Dass der Churer Bischof Huonder in seinem Plädoyer gegen Homosexualität nun alttestamentliche Stellen zitiert, ist Pink Cross eine gerichtliche Anklage wert (http://www.pinkcross.ch/news/2015/pink-cross-haelt-an-strafanzeige-gegen-bischof-huonder-fest ). 
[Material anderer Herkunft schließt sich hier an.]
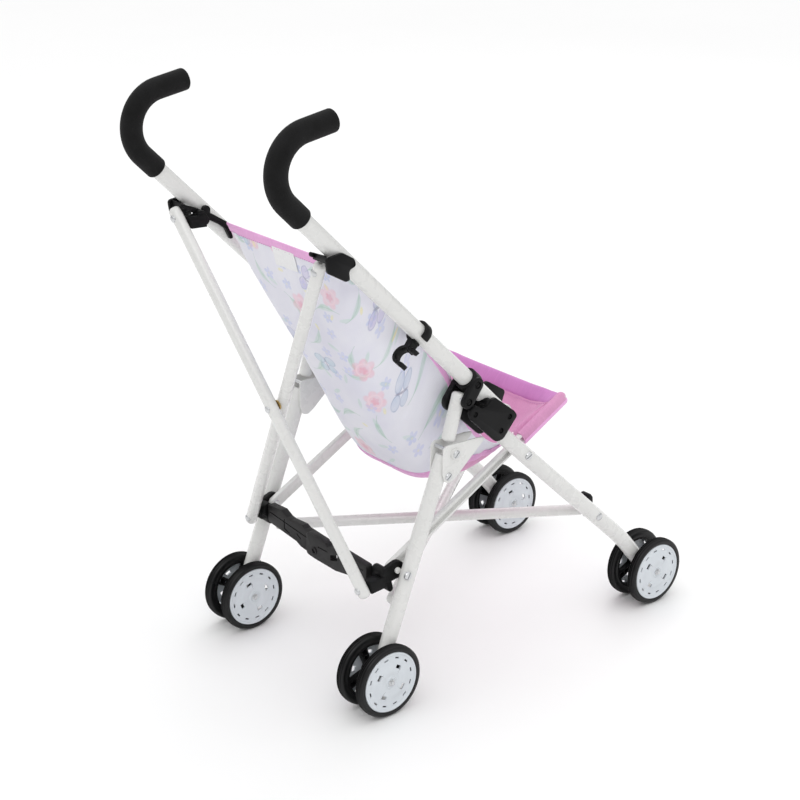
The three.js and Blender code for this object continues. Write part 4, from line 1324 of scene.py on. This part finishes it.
# ---- Floor, light and camera ----
CAMERA_PLACE = (-1.0886 + CENTRE_X * MM, -1.2539, 0.8825)
CAMERA_AIM = Vector((0.5899, 0.7207, -0.3641))
CAMERA_LENS = 80.46
LIGHTS_AIM = Vector((0, 0, 0.25))
FLOOR_HALF = 12


def placed_at(name, data, place, aim):
    """A light or a camera at a place, looking along aim."""
    holder = in_scene(name, data)
    holder.location = place
    holder.rotation_mode = "QUATERNION"
    holder.rotation_quaternion = aim.to_track_quat("-Z", "Y")
    return holder


def pale_floor():
    corners = rectangle(-FLOOR_HALF, FLOOR_HALF, -FLOOR_HALF, FLOOR_HALF)
    mesh = mesh_of([(x, y, 0) for x, y in corners], [[0, 1, 2, 3]])
    floor = in_scene("floor", mesh)
    g = Graph("pale_floor")
    tone = g.mix(g.noise(g.place(), 3.0), rgb(0.93, 0.93, 0.93), rgb(0.95, 0.95, 0.95))
    g.feed(g.shader.inputs["Base Color"], tone)
    g.set(Roughness=0.6)
    mesh.materials.append(g.material)


def studio():
    """An even white room, brighter overhead, with a key light and a rim light."""
    world = bpy.data.worlds.new("studio")
    bpy.context.scene.world = world
    world.use_nodes = True
    nodes, links = world.node_tree.nodes, world.node_tree.links
    sky = nodes.new("ShaderNodeTexCoord")
    parts = nodes.new("ShaderNodeSeparateXYZ")
    ramp = nodes.new("ShaderNodeMapRange")
    for name, value in (("From Min", 0.0), ("From Max", 0.9), ("To Min", 0.30), ("To Max", 1.35)):
        ramp.inputs[name].default_value = value
    links.new(sky.outputs["Generated"], parts.inputs[0])
    links.new(parts.outputs[2], ramp.inputs["Value"])
    links.new(ramp.outputs[0], nodes["Background"].inputs["Strength"])
    nodes["Background"].inputs["Color"].default_value = rgb(1, 1, 1)
    for name, place, power in (("key", (-1.3, -1.9, 2.2), 9), ("rim", (1.9, 1.2, 1.8), 6)):
        light = bpy.data.lights.new(name, "AREA")
        light.size = 1.2
        light.energy = power
        placed_at(name, light, place, LIGHTS_AIM - Vector(place))
    bpy.context.scene.view_settings.view_transform = "Standard"


def camera():
    data = bpy.data.cameras.new("camera")
    data.lens = CAMERA_LENS
    data.sensor_width = 36.0
    bpy.context.scene.camera = placed_at("camera", data, CAMERA_PLACE, CAMERA_AIM)


for build in (camera, pale_floor, studio, handles, hinge_clamps, elbow_boxes, front_legs, rear_legs,
              seat_rails, crossed_bars, top_brackets, bottom_brackets, front_blocks, spreader, transport_clip,
              wheels, back_panel, seat_lining, bindings, front_band, gussets, label, lap_belt):
    build()
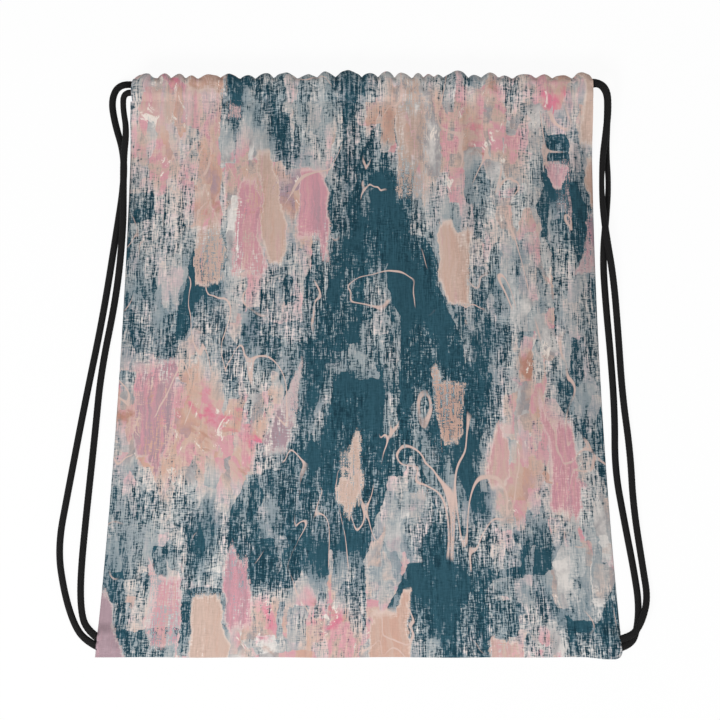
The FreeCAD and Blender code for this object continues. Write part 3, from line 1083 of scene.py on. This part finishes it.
def make_cord(name, front_route, back_route, material):
    """One whole cord from its corner through both casings and back, as three tubes: the
    front one, the loop and the back one."""
    sign = signs[name]
    front_y, back_y = front_route[0][1], back_route[0][1]
    turn = turn_back(-sign, front_y, back_y)
    near_x, far_x = front_route[0][0], turn[0][0]
    out = along_channel(near_x, far_x, front_y, front_casing_z)
    back = along_channel(near_x, far_x, back_y, back_casing_z)
    route = [*front_route[::-1], *out, *turn, *back[::-1], *back_route]
    whole = smooth_line(route)
    beyond = [i for i, at in enumerate(whole) if at.x * sign < 0]
    first, last = beyond[0], beyond[-1]
    parts = {
        f"{name}_front_cord": whole[: first + 1],
        f"{name}_cord_loop": whole[first : last + 1],
        f"{name}_back_cord": whole[last:],
    }
    joint = next(j for j in frame["joints"] if j["name"] == f"{name}_strap_swing")
    axis_at = Vector(joint["pos_m"])
    still = (Vector((sign * still_half, still_y, axis_at.z)) - axis_at).normalized()
    outward = Vector((sign, 0, 0))
    outward = (outward - still * outward.dot(still)).normalized()
    for piece_name, places in parts.items():
        line, length = evenly(places, cord_step)
        is_loop = piece_name.endswith("loop")
        exit_point = line[-1] if piece_name.endswith("back_cord") else line[0]
        section = cord_section(piece_name, line, None if is_loop else exit_point)
        piece = mesh_object(piece_name, tube(line, length, cord_sides, section), [material])
        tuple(exit_point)
        if is_loop:
            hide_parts(f"{name}_cord_in_casing")
            gathered(piece)
        else:
            strand = piece_name.replace("cord", "strand")
            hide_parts(strand, f"{name}_cord_ends", f"{name}_cord_in_casing")
            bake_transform(piece)


# ---- floor and light ----
def make_studio():
    """A white floor that keeps a little of the bag's shadow, and two soft lamps above."""
    floor_glow = 0.94  # how much of what the camera sees of the floor is plain white
    work = bmesh.new()
    bmesh.ops.create_grid(work, x_segments=1, y_segments=1, size=4.0)
    shader = Shader("studio_floor")
    material = shader.finish((0.9, 0.9, 0.9, 1), 0.9)
    seen = shader.node("LightPath").outputs
    glossy = shader.math("MAXIMUM", seen["Is Camera Ray"], seen["Is Glossy Ray"])
    shown = shader.times(shader.math("MAXIMUM", glossy, seen["Is Transmission Ray"]), floor_glow)
    bright = shader.node("Emission", {"Strength": 1.0}).outputs[0]
    mixed = shader.node("MixShader", {0: shown, 1: shader.surface.outputs[0], 2: bright})
    shader.feed(shader.tree.nodes["Material Output"].inputs["Surface"], mixed.outputs[0])
    floor = mesh_object("studio_floor", work, [material])
    floor.data.transform(Matrix.Translation((0, 0, -0.0002)))

    world = bpy.data.worlds.new("studio")
    world.use_nodes = True
    sky = world.node_tree.nodes["Background"]
    sky.inputs["Color"].default_value = (1, 1, 1, 1)
    sky.inputs["Strength"].default_value = 0.34
    bpy.context.scene.world = world
    for name, place, size, power in (
        ("key_lamp", (-0.7, -1.0, 1.6), 0.8, 29.0),
        ("fill_lamp", (0.9, 0.2, 1.8), 1.2, 6.5),
    ):
        data = bpy.data.lights.new(name, "AREA")
        data.size = size
        data.energy = power
        lamp = placed(name, data)
        lamp.location = place
        lamp.rotation_euler = (-Vector(place)).to_track_quat("-Z", "Y").to_euler()
    bpy.context.scene.view_settings.view_transform = "Standard"


def main():
    make_camera()
    black = cord_black()
    make_cord("left", left_front_route, left_back_route, black)
    make_cord("right", right_front_route, right_back_route, black)
    front_print = printed_cloth("front_print", 1)
    back_print = printed_cloth("back_print", -1)
    inside = plain_cloth("cloth_inside")
    thread = thread_material()
    for side in ("left", "right"):
        front = panel_half(f"front_panel_{side}", side, front_height, 1, front_print, inside)
        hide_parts("front_panel")
        back = panel_half(f"back_panel_{side}", side, back_height, -1, back_print, inside)
        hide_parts("back_panel")
        for end, centre_z, facing, finish in (
            ("front", front_casing_z, 1, front_print),
            ("back", back_casing_z, -1, back_print),
        ):
            sleeve = casing_half(f"{end}_casing_{side}", side, centre_z, facing, finish, inside)
            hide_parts(f"{end}_casing")
            stitch_row(f"{end}_stitches_{side}", side, centre_z, facing, thread)
        side_seam(side, inside, thread)
        bottom_seam(side, inside, thread)
        corner_tack(side, front_print, inside, thread)
    make_studio()


main()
Eine der liberalen Errungenschaften ist die freie Meinungsäusserung. Kramp-Kartenbauer darf sagen, was sie will. Ruft sie zu Mord und Totschlag auf? Nein. Sie äussert Bedenken. Wie steht es nun mit der freien Meinungsäusserung? Und Bischof Huonder zitiert die Bibel. Natürlich auf eine völlig unstatthafte Weise. Das soll, ja, das MUSS diskutiert werden, kontrovers und hart in der Sache. Aber soll das Recht hier bemüht werden, so als hätte sich der Bischof einer Gesetzesübertretung schuldig gemacht? (Im übrigen: von Huonder eine homo-freundliche Einstellung zu erwarten, wäre etwa so, als würde man Keith Richards zu einer Anti-Raucher-anti-Drogen-Kampagne drängen).

Das Problem, das ich im Ganzen sehe ist: Durch Recht soll ein Diskurs begrenzt oder gar verunmöglicht werden. Mutet man dem mündigen Bürger keine Debatten mehr zu? Wie mündig ist der Bürger, wenn er divergierende Meinungen per Dekret, d.h. durch den Staat unterdrücken muss? Benimmt er sich nicht eher wie das Kind, das den Kontrahenten bei Eltern oder Lehrern verpfeifft?

Frührer übernahm die "Mutter Kirche" die elterliche Funktion. Der mündige Bürger hat aber offenbar da und dort noch Mühe, erwachsen zu werden und sucht sich -diesmal in der Gestalt der Gerichte - eine neue Vaterfigur.

Einer liberalen Demokratie ist solch infantiles Gebahren nicht würdig.